Once the website was finally up I slow rolled it; only sharing it with a few trusted friends. Mainly the reception was positive, and “that’s so you.” When I did receive feedback that was critical, although meant with the full intention of support, it was deeply upsetting and made me hold back on announcing the launch. If I didn’t want to fully celebrate and shout out the two women who had made it possible I might not have ever fully put it out there in the world.
Recently there has been a lull in my output on this section of the site, but I’m grateful it’s not from the procrastinating perfectionist place, but from a place of deep thought and reflection. This Chronicle took almost 18 months to launch once the site was live. I always knew I wanted it to be here, and it was always intended to be an archive of the work and a place to reflect on it. That did not make it any easier to get it done, and once I committed to it there was a sense of freedom and relief. I knew it was right, so I was much more open about announcing it. To do that required that I let go of fear and worry of how I am seen in the world, and instead choose to declare things and let them have relative permanence.

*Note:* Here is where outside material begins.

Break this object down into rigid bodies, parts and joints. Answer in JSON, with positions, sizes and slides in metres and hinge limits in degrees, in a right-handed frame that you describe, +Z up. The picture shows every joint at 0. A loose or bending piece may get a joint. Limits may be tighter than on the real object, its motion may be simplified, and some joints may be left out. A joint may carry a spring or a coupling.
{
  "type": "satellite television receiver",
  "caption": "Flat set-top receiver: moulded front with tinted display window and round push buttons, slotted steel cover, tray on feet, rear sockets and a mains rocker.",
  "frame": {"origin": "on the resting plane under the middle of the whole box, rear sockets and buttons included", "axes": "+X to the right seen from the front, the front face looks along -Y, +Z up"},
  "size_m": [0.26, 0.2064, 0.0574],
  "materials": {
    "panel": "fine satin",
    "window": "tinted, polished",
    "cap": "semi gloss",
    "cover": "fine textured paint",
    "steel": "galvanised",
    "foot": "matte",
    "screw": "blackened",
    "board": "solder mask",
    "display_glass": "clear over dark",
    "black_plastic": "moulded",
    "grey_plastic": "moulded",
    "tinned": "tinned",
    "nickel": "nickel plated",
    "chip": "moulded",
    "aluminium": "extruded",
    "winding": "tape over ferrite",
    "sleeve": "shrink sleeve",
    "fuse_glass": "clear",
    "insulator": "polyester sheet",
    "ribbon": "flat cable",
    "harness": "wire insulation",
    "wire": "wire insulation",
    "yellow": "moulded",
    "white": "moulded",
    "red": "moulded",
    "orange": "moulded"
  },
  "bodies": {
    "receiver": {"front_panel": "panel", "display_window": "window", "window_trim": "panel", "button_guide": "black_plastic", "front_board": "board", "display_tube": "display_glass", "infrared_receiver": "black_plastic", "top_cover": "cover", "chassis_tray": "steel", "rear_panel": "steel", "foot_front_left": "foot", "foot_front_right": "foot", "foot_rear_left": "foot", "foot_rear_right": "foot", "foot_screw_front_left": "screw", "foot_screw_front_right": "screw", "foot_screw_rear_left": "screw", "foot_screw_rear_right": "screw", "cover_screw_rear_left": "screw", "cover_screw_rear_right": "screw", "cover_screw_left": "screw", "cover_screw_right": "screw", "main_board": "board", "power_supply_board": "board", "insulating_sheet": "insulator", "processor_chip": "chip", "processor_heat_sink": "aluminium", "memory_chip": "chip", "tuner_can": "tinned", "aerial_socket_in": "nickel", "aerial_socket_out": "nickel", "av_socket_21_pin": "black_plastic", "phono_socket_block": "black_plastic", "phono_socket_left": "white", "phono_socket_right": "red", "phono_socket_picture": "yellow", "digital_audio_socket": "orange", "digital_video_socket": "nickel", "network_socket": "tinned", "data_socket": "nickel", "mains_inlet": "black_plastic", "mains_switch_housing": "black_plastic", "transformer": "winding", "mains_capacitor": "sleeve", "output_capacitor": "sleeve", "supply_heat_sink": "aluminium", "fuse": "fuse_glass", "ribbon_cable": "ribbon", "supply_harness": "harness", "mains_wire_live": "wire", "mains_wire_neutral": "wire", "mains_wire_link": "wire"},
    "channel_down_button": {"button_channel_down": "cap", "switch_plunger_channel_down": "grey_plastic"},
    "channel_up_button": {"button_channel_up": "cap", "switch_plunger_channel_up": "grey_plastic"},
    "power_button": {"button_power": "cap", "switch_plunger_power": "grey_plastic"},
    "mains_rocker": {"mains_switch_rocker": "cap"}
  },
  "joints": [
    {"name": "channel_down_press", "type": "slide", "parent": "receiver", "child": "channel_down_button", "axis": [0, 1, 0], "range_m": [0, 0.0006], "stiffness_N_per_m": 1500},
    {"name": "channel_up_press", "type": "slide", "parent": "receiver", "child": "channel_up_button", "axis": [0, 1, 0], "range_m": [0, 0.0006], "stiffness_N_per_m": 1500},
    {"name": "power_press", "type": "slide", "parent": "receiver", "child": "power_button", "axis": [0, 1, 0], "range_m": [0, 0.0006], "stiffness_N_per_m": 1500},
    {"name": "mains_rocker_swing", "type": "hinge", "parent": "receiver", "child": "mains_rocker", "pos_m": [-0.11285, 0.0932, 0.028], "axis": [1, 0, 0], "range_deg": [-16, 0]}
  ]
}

The work that I did both internally and externally in between the launch of this site and starting The Chronicle was hugely illuminating. What became evident is that I’ve chosen this particular niche of supporting artists, creatives, and entrepreneurs because not only do I believe they are so vitally important to humanity, but at the end of the day I can now acknowledge I am also one of them. Having lived through the imposter syndrome, the procrastination, the fear of putting myself out there allowed space for clarity to arrive. An aha moment.
It all starts with the voice.
I don’t mean the sound that comes out of the mouth, but I refer to the opinion and attitude of expression. Those who create and found, for better or worse, are saying something. This happens with varying degrees of intention, but no matter what something is being said. It’s exposing, and takes a great deal of self-belief and inner knowing to not let how that creation, invention, or work is received effect you. To persevere and trust that what you offer is worthwhile only comes when you are operating from your truth.

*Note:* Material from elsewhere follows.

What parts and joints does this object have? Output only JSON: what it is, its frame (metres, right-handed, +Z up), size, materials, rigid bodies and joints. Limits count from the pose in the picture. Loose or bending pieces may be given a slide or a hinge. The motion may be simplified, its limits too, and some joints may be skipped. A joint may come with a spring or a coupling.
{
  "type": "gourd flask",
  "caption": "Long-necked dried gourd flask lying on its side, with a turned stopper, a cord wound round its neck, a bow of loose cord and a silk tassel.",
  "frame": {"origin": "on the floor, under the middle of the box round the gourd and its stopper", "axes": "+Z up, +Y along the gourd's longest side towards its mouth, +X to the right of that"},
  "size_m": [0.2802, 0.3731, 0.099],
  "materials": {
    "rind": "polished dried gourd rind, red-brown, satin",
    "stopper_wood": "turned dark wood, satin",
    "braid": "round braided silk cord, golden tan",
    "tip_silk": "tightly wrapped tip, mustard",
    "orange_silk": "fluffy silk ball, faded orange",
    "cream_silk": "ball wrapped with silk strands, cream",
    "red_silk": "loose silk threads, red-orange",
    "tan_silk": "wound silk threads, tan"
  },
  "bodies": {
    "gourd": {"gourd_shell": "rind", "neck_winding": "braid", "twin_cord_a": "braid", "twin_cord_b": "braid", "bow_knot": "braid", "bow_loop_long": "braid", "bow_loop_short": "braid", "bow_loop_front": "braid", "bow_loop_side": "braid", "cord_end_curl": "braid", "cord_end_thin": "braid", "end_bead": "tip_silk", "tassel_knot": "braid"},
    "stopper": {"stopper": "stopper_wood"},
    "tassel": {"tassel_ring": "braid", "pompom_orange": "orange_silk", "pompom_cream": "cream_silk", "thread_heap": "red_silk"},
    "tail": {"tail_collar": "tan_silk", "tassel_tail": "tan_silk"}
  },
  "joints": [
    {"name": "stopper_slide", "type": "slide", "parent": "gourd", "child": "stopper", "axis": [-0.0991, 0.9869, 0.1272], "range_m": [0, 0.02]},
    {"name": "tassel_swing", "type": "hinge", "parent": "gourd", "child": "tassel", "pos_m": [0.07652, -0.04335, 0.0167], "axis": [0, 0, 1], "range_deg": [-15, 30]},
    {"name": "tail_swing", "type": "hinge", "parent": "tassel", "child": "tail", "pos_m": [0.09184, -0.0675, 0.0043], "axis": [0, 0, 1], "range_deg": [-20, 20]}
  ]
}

This truth is the voice in the soul that will not be quieted, and has something that must be shared. I only became clear on what I wanted to say when I truly understood how I wanted to feel. It’s now a practice I share with my clients, and something that I find vital for younger artists, creators and first-time founders. I think of the soul as source code in the operating system that is us. That place where motivation, purpose, and inspiration stems. When you’re a creator sharing and producing from this place it resonates.
With now over 8 billion people on the planet there are enough fans, clients, consumers for all of us. Our work is to understand how we want to feel ourselves, so we can understand what we want to say, and ultimately how we want to reach, connect with, and make others feel. In doing this we shed the idea of being perfect, approval seeking from our creations, and worry about what others think of us and what we are doing.

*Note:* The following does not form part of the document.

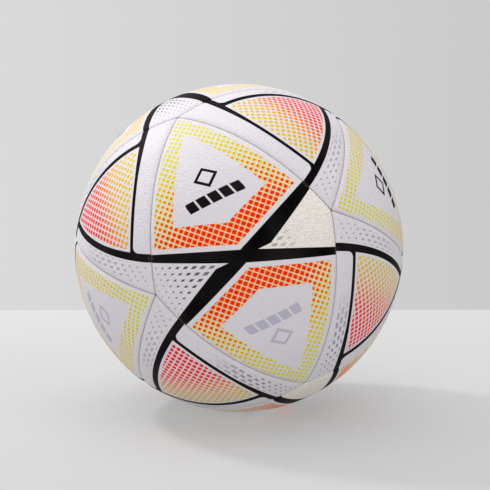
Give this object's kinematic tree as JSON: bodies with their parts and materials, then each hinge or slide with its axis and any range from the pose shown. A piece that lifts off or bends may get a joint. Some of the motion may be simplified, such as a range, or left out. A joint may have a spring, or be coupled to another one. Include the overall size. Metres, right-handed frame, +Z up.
{
  "type": "soccer ball",
  "caption": "Inflatable soccer ball with rhombic and triangular bonded cover panels over foam, a wound carcass, a rubber bladder and a needle valve with a pull-out core",
  "frame": {"origin": "middle of the flat that the ball rests on, straight below the ball's centre", "axes": "+Z up; -Y towards the front, where one rhombic panel faces; +X to the right seen from the front"},
  "size_m": [0.2198, 0.2196, 0.219],
  "materials": {
    "skin": "satin-gloss white polyurethane synthetic leather with a fine embossed grain, printed with black lines and red, orange and yellow dots",
    "foam": "closed-cell foam",
    "adhesive": "cream hot-melt adhesive",
    "carcass": "wound polyester thread set in latex",
    "butyl": "black butyl rubber",
    "silicone": "dark grey silicone rubber"
  },
  "bodies": {
    "ball": {"cover_rhombic_1": "skin", "cover_rhombic_2": "skin", "cover_rhombic_3": "skin", "cover_rhombic_4": "skin", "cover_rhombic_5": "skin", "cover_rhombic_6": "skin", "cover_triangular_1": "skin", "cover_triangular_2": "skin", "cover_triangular_3": "skin", "cover_triangular_4": "skin", "cover_triangular_5": "skin", "cover_triangular_6": "skin", "cover_triangular_7": "skin", "cover_triangular_8": "skin", "foam_rhombic_1": "foam", "foam_rhombic_2": "foam", "foam_rhombic_3": "foam", "foam_rhombic_4": "foam", "foam_rhombic_5": "foam", "foam_rhombic_6": "foam", "foam_triangular_1": "foam", "foam_triangular_2": "foam", "foam_triangular_3": "foam", "foam_triangular_4": "foam", "foam_triangular_5": "foam", "foam_triangular_6": "foam", "foam_triangular_7": "foam", "foam_triangular_8": "foam", "seam_adhesive": "adhesive", "carcass": "carcass", "bladder": "butyl", "valve_housing": "butyl"},
    "valve_core": {"valve_core": "silicone"}
  },
  "joints": [
    {"name": "valve_core_pull", "type": "slide", "parent": "ball", "child": "valve_core", "axis": [-0.0296, 0.9967, -0.075], "range_m": [0, 0.012]}
  ]
}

I’ve recently had quite a few people reach out to me, and let me know they are reading what I drop in this space. Thank you for reading, and I hope this space continues to be a place of support and inspiration. If you are an artist or creator struggling with what’s next I make you this offer - connect to how you want to feel. This is the first step in feeding our soul, and your truth won’t be able to help rising up. As it rises, what you want to say will also come.
I would also like to commit to only writing in this space when I have something I want to say. Something true that I think will support and be for the benefit of you. I don’t intend to take month long hiatuses moving forward, but I won’t say it won’t happen again. Right now, my soul is feeling quite nourished, and I am looking forward to sharing more of its truth with you all.
I invite you to spend some time exploring – How do you want to feel? What do you want to say? Is there truth you’re leaving unshared. You never know how the world might be impacted hearing from you.